GIVEN REQUEST:
Filter the lines below, copying only those with the string "None".

COLLECTED DATA:
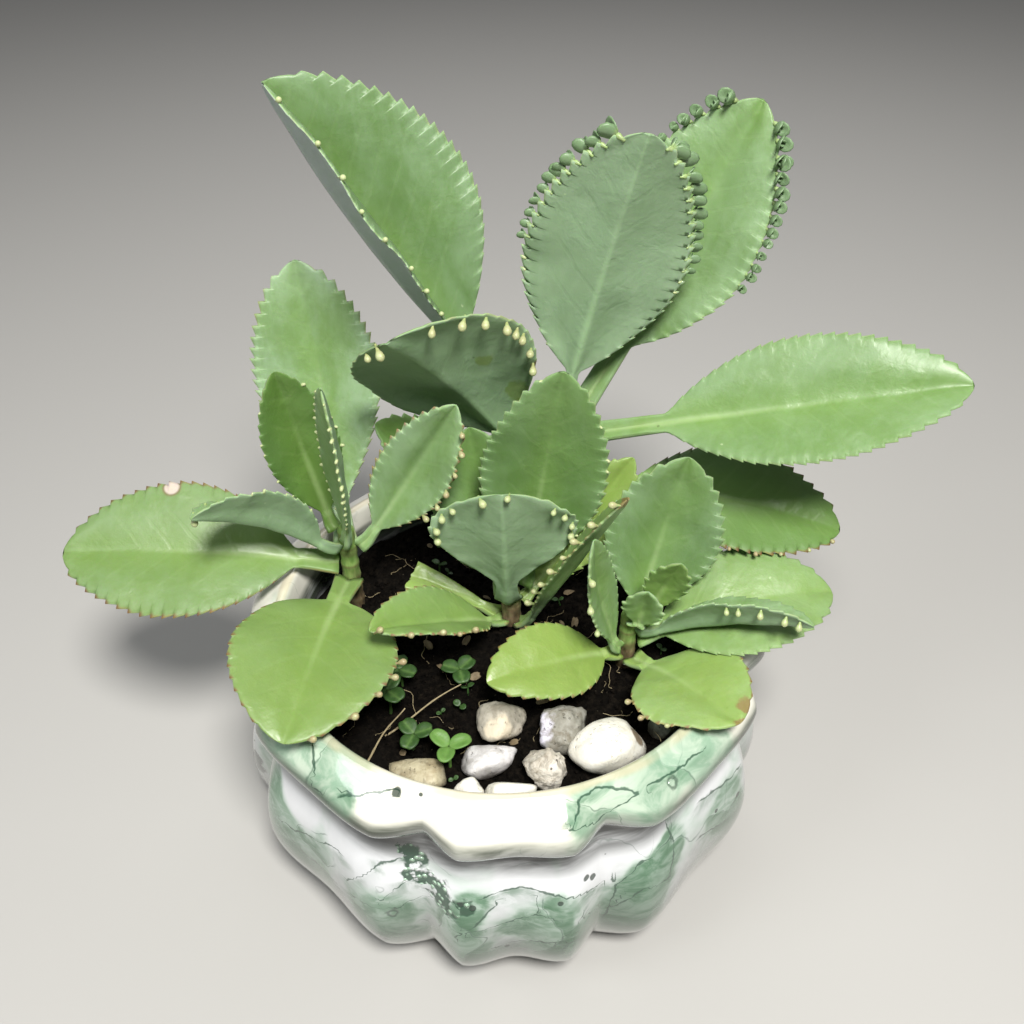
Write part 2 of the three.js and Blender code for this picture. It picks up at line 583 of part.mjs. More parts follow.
// Dry grass stalks: both ends, the lower one in the soil
const STALKS = [
  { name: 'stalk_long', from: [-44, -45, 74], to: [-14, -31, 88] },
  { name: 'stalk_short', from: [-47, -56, 74], to: [-32, -44, 92] },
];
const STALK_RADIUS = 0.5;
STALKS.forEach((stalk) => addMesh(
  stalk.name, toGeometry(orientedSolid(rod(vec(stalk.from), vec(stalk.to), STALK_RADIUS))), 'straw', 0.8));

// Soil: an uneven bed with plain holes where stems, seedlings, stalks and pebbles sit
const SOIL_RINGS = [14, 28, 42, 55, 66, 73];
const SOIL_COLUMNS = 28;
const SOIL_WALL_GAP = 1;
const SOIL_SHOULDER = 3;
const HUMP_HEIGHT = 1.2;
const RIPPLE_HEIGHT = 0.6;
const HUMP_WAVES = [0.11, 0.13];
const HUMP_START = 1;
const RIPPLE_WAVES = [0.31, 0.23];
const HOLE_MARGIN = 1;
function soilHeight(x, y) {
  const hump = Math.sin(x * HUMP_WAVES[0] + HUMP_START) * Math.cos(y * HUMP_WAVES[1]);
  const ripple = Math.sin(x * RIPPLE_WAVES[0] + y * RIPPLE_WAVES[1]);
  return SOIL_LEVEL + HUMP_HEIGHT * hump + RIPPLE_HEIGHT * ripple;
}

function makeSoil() {
  const angles = columnAngles(SOIL_COLUMNS);
  const ringAt = (radius, z) => angles.map((angle) => onCircle(radius, angle, z));
  const wall = [CAVITY_FLOOR + GAP, SOIL_LEVEL / 2, SOIL_LEVEL - SOIL_SHOULDER].map((z) =>
    ringAt(insideRadius(z) - SOIL_WALL_GAP, z));
  const top = [...SOIL_RINGS].reverse().map((radius) =>
    ringAt(radius, 0).map((point) => point.setZ(soilHeight(point.x, point.y))));
  let soil = orientedSolid(skinOverRings(
    new THREE.Vector3(0, 0, CAVITY_FLOOR + GAP), [...wall, ...top],
    new THREE.Vector3(0, 0, soilHeight(0, 0))));
  const holes = [
    ...Object.values(STEMS).map((stem) => makeStem(stem, GAP)),
    ...PEBBLES.map((pebble, index) => makePebble(pebble, index, GAP)),
    ...SEEDLINGS.map(({ at }) => rod(
      new THREE.Vector3(...at, SOIL_LEVEL - SEEDLING_DEPTH - HOLE_MARGIN),
      new THREE.Vector3(...at, SOIL_LEVEL + SEEDLING_DEPTH), SEEDLING_STEM + GAP)),
    ...STALKS.map(({ from, to }) => {
      const low = vec(from).addScaledVector(vec(to).sub(vec(from)).normalize(), -HOLE_MARGIN);
      return rod(low, vec(to), STALK_RADIUS + GAP);
    }),
  ];
  holes.forEach((hole) => {
    soil = soil.subtract(orientedSolid(hole));
  });
  return toGeometry(soil);
}

addMesh('soil', makeSoil(), 'soil', 1);

export default group;
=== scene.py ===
# Potted mother of thousands: a lobed bowl planter in marbled glaze, filled with dark soil, with four
# young succulents whose toothed leaves carry plantlets, loose pebbles, clover and dry grass.
import math
import random

import bmesh
import bpy
from mathutils import Matrix, Vector, noise


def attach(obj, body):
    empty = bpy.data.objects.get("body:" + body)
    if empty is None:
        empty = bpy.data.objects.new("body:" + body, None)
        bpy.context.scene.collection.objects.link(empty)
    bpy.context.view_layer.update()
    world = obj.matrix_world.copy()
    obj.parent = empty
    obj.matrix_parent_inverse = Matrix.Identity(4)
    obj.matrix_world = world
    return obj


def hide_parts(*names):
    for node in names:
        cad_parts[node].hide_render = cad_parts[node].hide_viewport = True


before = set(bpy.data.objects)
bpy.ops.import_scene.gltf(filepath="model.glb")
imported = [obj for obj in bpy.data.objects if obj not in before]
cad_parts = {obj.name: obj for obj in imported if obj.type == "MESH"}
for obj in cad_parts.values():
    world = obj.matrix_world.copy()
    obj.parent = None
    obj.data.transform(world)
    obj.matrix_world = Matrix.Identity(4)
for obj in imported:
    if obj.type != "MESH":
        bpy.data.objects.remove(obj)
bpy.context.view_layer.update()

# Sizes are in millimetres, as on the drawing, and become metres when a mesh is made
MM = 0.001
TAU = 2 * math.pi
UP = Vector((0, 0, 1))

# The pot
POT_HEIGHT = 95
LIP_RADIUS = 78
LOBES = 8
LOBE_CENTRE = math.radians(2.8)
LOBE_CORNER = 0.61
LOBE_FACE_DIP = 0.57
VALLEY_CREASE = 0.68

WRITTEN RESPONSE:
    if empty is None:
        empty = bpy.data.objects.new("body:" + body, None)
    obj.parent = None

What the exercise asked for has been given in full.